D’après L’Obs, la suite est « digne d’un roman de Franz Kafka ». Les médias d’État chinois ont sévèrement critiqué Mme Gauthier dès la parution de son article. « Depuis longtemps, Ursula Gauthier a toujours fait preuve de partialité politique sur la Chine, et publie souvent des articles sans fondements », pouvait-on lire dans Chine Nouvelle. « Je suis devenue une sorte d’ennemi public n°1 », déplore la journaliste.

Les médias d’État ne se sont pas contentés de critiquer Ursula Gauthier. Ils lui ont prêté des propos qui n’étaient pas les siens, la dépeignant comme une figure faisant l’apologie du terrorisme. Ils ont exigé d’elle qu’elle se rétractate et fasse des excuses publiques. De quoi rappeler l’époque maoïste où les intellectuels devaient lire leur autocritique en public et subir le courroux du peuple. La journaliste indique avoir également reçu des menaces de mort sur sa page Facebook. Les correspondants étrangers de Pékin étaient « tous choqués », rapporte la journaliste française, qui a pu rencontrer des confrères avant son départ.

Pour la presse d’État chinoise, il s’agit principalement de faire un exemple et d’envoyer un message aux correspondants étrangers sur place.Un autre incident, proche de celui de Mme Gauthier, se rappelle à notre esprit. Cyril Payen, correspondant de France 24 à Bangkok, a réussi à s’introduire au Tibet en 2013 pour tourner un reportage, « Sept jours au Tibet ». Ce dernier dénonçait une situation similaire à celle rapportée par Mme Gauthier, à savoir une assimilation culturelle contrainte des Tibétains accompagnée d’une répression féroce de toute rébellion. Dans son reportage, il indiquait que le « génocide culturel tibétain » dénoncé par le dalaï lama en 2008 était « toujours en marche ».

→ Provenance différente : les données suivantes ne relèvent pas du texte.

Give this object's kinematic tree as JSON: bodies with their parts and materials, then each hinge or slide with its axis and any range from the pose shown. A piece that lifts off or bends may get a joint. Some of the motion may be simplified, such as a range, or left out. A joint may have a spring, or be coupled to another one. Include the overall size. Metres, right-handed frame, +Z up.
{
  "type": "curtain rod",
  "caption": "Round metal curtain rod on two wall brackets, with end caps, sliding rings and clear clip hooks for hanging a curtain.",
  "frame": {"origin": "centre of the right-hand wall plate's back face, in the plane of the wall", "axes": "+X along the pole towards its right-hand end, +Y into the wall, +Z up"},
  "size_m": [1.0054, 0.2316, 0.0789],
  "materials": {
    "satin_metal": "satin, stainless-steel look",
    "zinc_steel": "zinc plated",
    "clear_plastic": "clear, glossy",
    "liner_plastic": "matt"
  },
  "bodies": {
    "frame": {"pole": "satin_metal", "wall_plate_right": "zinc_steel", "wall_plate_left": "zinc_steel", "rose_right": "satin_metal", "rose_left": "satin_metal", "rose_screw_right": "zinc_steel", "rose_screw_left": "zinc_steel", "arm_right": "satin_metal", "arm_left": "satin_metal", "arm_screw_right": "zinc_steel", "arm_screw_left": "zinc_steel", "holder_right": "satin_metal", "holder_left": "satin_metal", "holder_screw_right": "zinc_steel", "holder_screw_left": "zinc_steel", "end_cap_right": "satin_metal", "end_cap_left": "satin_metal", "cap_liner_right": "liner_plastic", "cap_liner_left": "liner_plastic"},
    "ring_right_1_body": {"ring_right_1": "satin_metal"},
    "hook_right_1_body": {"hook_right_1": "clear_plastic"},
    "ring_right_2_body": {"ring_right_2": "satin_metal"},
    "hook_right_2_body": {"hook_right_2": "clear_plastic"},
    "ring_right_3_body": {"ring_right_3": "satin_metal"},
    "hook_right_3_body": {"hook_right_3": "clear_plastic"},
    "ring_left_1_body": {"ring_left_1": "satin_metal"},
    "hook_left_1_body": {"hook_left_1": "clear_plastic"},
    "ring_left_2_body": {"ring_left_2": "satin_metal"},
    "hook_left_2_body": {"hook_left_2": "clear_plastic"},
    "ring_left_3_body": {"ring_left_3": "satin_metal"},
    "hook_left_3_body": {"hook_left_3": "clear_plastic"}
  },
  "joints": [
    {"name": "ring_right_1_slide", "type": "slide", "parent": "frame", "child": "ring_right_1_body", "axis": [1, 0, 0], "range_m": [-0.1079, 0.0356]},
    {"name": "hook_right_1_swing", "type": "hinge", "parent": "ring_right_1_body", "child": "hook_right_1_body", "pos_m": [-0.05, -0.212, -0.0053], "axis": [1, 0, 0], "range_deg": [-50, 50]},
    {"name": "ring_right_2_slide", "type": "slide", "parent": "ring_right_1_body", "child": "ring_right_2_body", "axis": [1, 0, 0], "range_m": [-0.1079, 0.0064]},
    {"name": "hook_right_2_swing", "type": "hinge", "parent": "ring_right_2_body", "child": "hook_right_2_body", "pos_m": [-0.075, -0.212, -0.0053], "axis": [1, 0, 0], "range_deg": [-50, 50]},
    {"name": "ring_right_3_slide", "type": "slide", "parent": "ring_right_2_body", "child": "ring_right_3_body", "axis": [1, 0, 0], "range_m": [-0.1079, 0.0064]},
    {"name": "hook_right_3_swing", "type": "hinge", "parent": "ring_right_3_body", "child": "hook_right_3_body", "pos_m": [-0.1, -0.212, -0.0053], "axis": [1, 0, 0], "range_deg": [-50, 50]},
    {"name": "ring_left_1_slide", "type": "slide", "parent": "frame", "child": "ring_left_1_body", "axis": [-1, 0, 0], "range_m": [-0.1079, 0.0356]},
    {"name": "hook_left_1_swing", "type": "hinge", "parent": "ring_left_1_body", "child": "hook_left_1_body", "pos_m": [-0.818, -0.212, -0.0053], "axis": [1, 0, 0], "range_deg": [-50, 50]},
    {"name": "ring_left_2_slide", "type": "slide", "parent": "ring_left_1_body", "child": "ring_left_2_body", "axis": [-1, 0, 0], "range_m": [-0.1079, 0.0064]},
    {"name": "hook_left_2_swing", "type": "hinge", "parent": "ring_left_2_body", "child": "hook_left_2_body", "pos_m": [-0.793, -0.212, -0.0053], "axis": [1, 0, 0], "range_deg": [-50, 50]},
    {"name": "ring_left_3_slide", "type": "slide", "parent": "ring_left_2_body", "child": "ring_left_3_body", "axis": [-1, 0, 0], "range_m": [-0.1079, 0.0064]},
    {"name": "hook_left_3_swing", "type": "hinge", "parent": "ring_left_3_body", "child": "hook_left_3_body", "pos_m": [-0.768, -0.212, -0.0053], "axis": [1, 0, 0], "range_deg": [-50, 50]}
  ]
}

Le 4 juin, soit quatre jours après la diffusion du reportage, Cyril Payen recevait un coup de fil d’une diplomate chinoise qui, d’après lui, a clairement joué la carte de l’intimidation. « Elle m’a demandé de me rendre à l’ambassade pour m’expliquer sur les raisons des « mensonges »que j’ai colportés dans mon reportage. Elle a fini par me menacer : « Si vous ne vous rendez pas à l’ambassade avant le 11 juin, il faudra que vous en tiriez toutes les conséquences » », a-t-il rapporté.

« Tout le monde m’a conseillé de ne surtout pas me rendre à l’ambassade chinoise, que c’était dangereux », continue-t-il, affirmant ne pas dormir plus d’une heure par nuit à l’époque. En France, des personnes se présentant comme appartenant à l’ambassade chinoise se sont rendus dans les locaux de France 24 et ont exigé la déprogrammation du reportage. Marc Saikali, directeur des rédactions de France 24, n’a pas cédé aux injonctions, mais indique avoir prévenu « les plus hautes instances de l’État, ainsi que les ONG spécialisées dans les droits de l’Homme en général, et des journalistes en particulier ».

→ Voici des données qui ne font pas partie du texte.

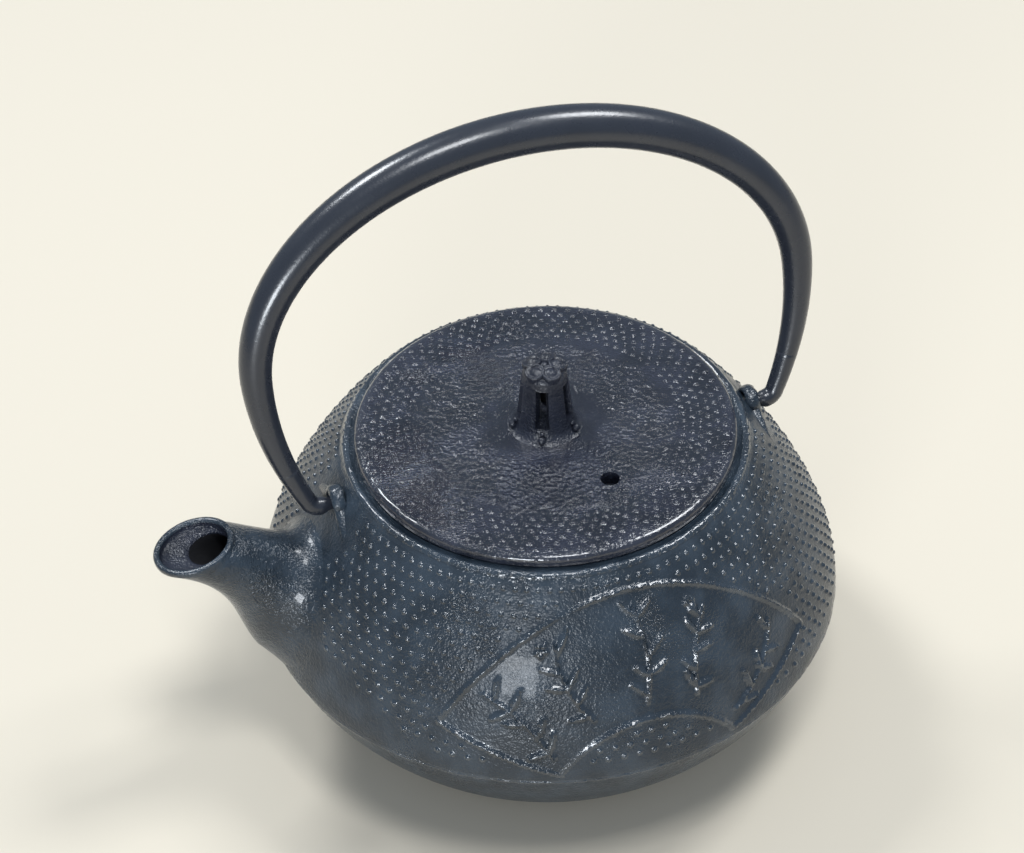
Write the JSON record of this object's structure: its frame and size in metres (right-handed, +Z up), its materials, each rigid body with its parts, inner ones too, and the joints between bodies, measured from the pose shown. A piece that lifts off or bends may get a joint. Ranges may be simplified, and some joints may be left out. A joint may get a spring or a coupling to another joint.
{
  "type": "cast iron teapot",
  "caption": "Small cast iron teapot with a bail handle, short spout, flat lid with a pierced knob, and a hanging steel tea strainer.",
  "frame": {"origin": "on the pot's vertical axis, in the plane that the foot ring stands on", "axes": "+Z up along the pot's axis, -X towards the spout, -Y towards the decorated front; the handle's pins lie along X"},
  "size_m": [0.1668, 0.1412, 0.1554],
  "materials": {
    "lacquered_iron": "dark blue-grey baked lacquer over rough cast iron, satin gloss",
    "lid_iron": "dark slate baked lacquer over rough cast iron, satin gloss",
    "handle_lacquer": "smooth satin black baked paint",
    "rivet_steel": "plain turned steel",
    "strainer_steel": "polished stainless sheet",
    "strainer_mesh": "fine etched stainless screen"
  },
  "bodies": {
    "pot": {"pot_casting": "lacquered_iron"},
    "handle": {"handle_tube": "handle_lacquer", "spout_side_hook": "handle_lacquer", "rear_hook": "handle_lacquer"},
    "strainer": {"strainer_rim": "strainer_steel", "strainer_wall": "strainer_mesh", "strainer_seam": "strainer_steel", "strainer_base_ring": "strainer_steel", "strainer_screen": "strainer_mesh"},
    "lid": {"lid_casting": "lid_iron", "knob_casting": "lid_iron", "knob_rivet": "rivet_steel", "rivet_washer": "rivet_steel"}
  },
  "joints": [
    {"name": "handle_swing", "type": "hinge", "parent": "pot", "child": "handle", "pos_m": [0, 0, 0.071], "axis": [1, 0, 0], "range_deg": [-96, 124]},
    {"name": "strainer_lift", "type": "slide", "parent": "pot", "child": "strainer", "axis": [0, 0, 1], "range_m": [0, 0.05]},
    {"name": "lid_lift", "type": "slide", "parent": "strainer", "child": "lid", "axis": [0, 0, 1], "range_m": [0, 0.045]}
  ]
}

La réaction des autorités chinoises a été vivement condamnée par les ONG. Reporters sans frontières a condamné des « procédés inacceptables » s’apparentant « aux méthodes de la pègre plus qu’à celles de fonctionnaires de haut rang ».

Diplomatie de paillasson ?

L’Obs a qualifié le silence assourdissant des autorités françaises de « diplomatie de paillasson ». Et pour cause. Sur le site du gouvernement, l’information du non renouvellement du visa d’Ursula Gauthier est assortie d’un court commentaire.

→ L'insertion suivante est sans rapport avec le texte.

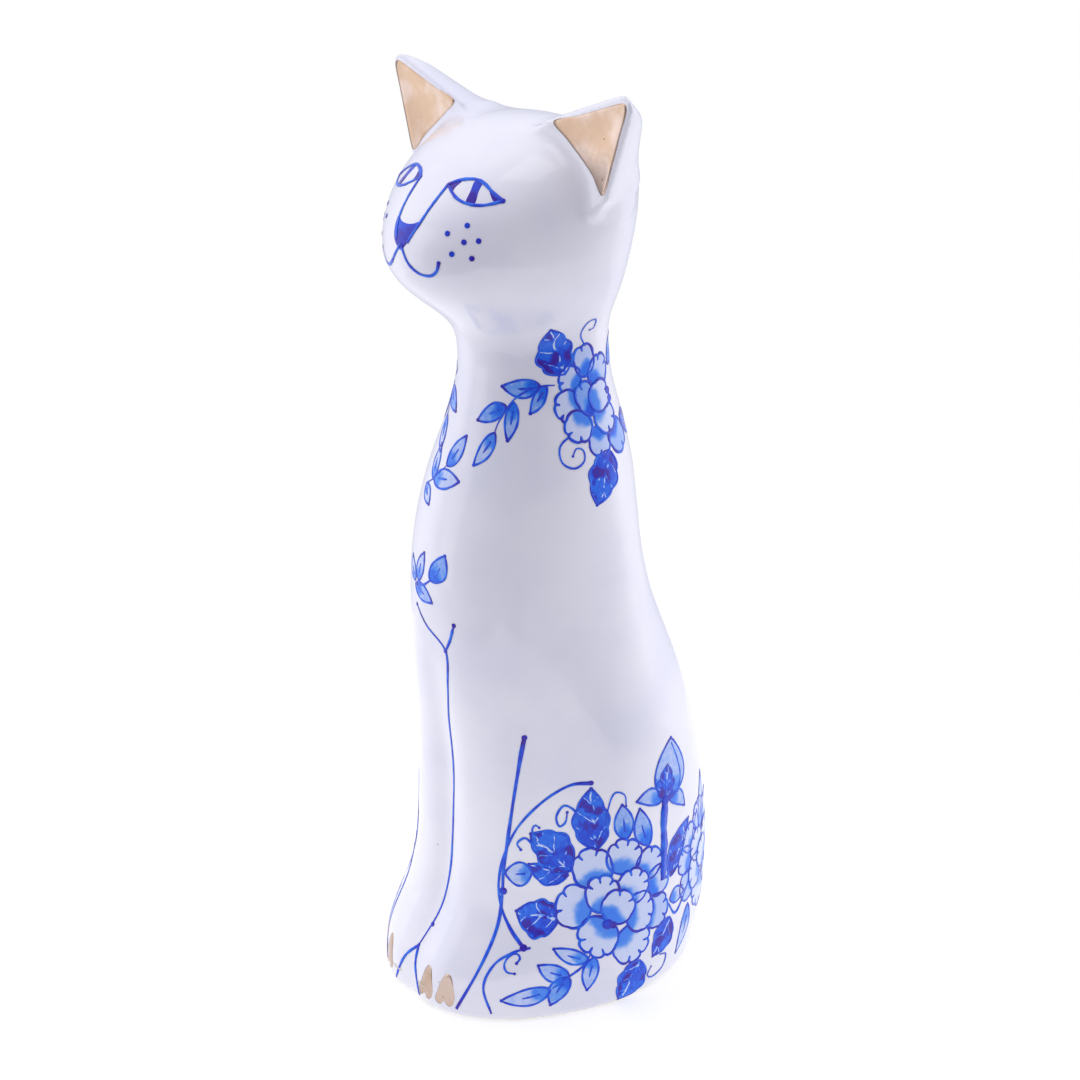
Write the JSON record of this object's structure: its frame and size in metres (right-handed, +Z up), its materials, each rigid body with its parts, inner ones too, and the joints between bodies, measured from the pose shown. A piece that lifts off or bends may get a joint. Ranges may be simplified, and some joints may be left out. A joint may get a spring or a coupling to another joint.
{
  "type": "cat figurine",
  "caption": "Tall sitting cat in hollow glazed porcelain, with luted head, ears and tail, a closed vented foot, and fired-on gold and cobalt decoration",
  "frame": {"origin": "middle of the footprint, on the face that rests on the shelf, in the cat's plane of symmetry", "axes": "+Z up along the body, -Y the way the cat faces, +X the cat's left"},
  "size_m": [0.107, 0.1232, 0.2995],
  "materials": {
    "glazed_porcelain": "high gloss",
    "biscuit_porcelain": "matte",
    "gold_lustre": "polished",
    "cobalt_enamel": "gloss"
  },
  "bodies": {
    "root": {"torso_casting": "glazed_porcelain", "head_casting": "glazed_porcelain", "closing_floor": "biscuit_porcelain", "left_ear": "glazed_porcelain", "right_ear": "glazed_porcelain", "tail": "glazed_porcelain", "left_ear_gilding": "gold_lustre", "right_ear_gilding": "gold_lustre", "left_claw_gilding": "gold_lustre", "right_claw_gilding": "gold_lustre", "face_enamel": "cobalt_enamel", "foreleg_enamel": "cobalt_enamel", "chest_enamel": "cobalt_enamel", "left_haunch_enamel": "cobalt_enamel", "right_haunch_enamel": "cobalt_enamel", "left_leg_line_enamel": "cobalt_enamel", "right_leg_line_enamel": "cobalt_enamel", "left_neck_enamel": "cobalt_enamel", "right_neck_enamel": "cobalt_enamel"}
  },
  "joints": []
}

« Nous regrettons que le visa d’Ursula Gauthier n’ait pas été renouvelé. La France rappelle l’importance que les journalistes puissent exercer leur métier partout dans le monde », peut-on lire. Le fil d’actualité, abondamment nourri en informations relatives aux partenariats des entreprises franco-chinoises ou à l’amitié franco-chinoise, ne mentionne qu’en deux lignes l’affaire de Mme Gauthier.

« Sur place, l’ambassade de France en Chine a tenté un travail de médiation. Mais une fois que la décision des Chinois est tombée (…), on aurait aimé une réaction plus forte qu’un simple regret du Quai d’Orsay », indique L’Obs. D’après la journaliste, Pékin ne comprend que le langage de l’autorité. En 2013, lorsque des journalistes du New York Times ont vu leur demande de renouvellement de visa refusée, le vice-président américain, Joe Biden, est intervenu et a menacé Xi Jinping de conséquences. Les journalistes ont ainsi obtenu leur visa.

Pour Ursula Gauthier, le retour en France ne signifie pas la fin de son travail, une « passion » qu’elle exerce « depuis 30 ans ». « Je continuerai à écrire », insiste-t-elle, « même un peu plus longuement sur cet incident, très révélateur d’une dérive très préoccupante vers une dictature de plus en plus autoritaire. Derrière les gratte-ciel, il y a la dictature… », résume-t-elle.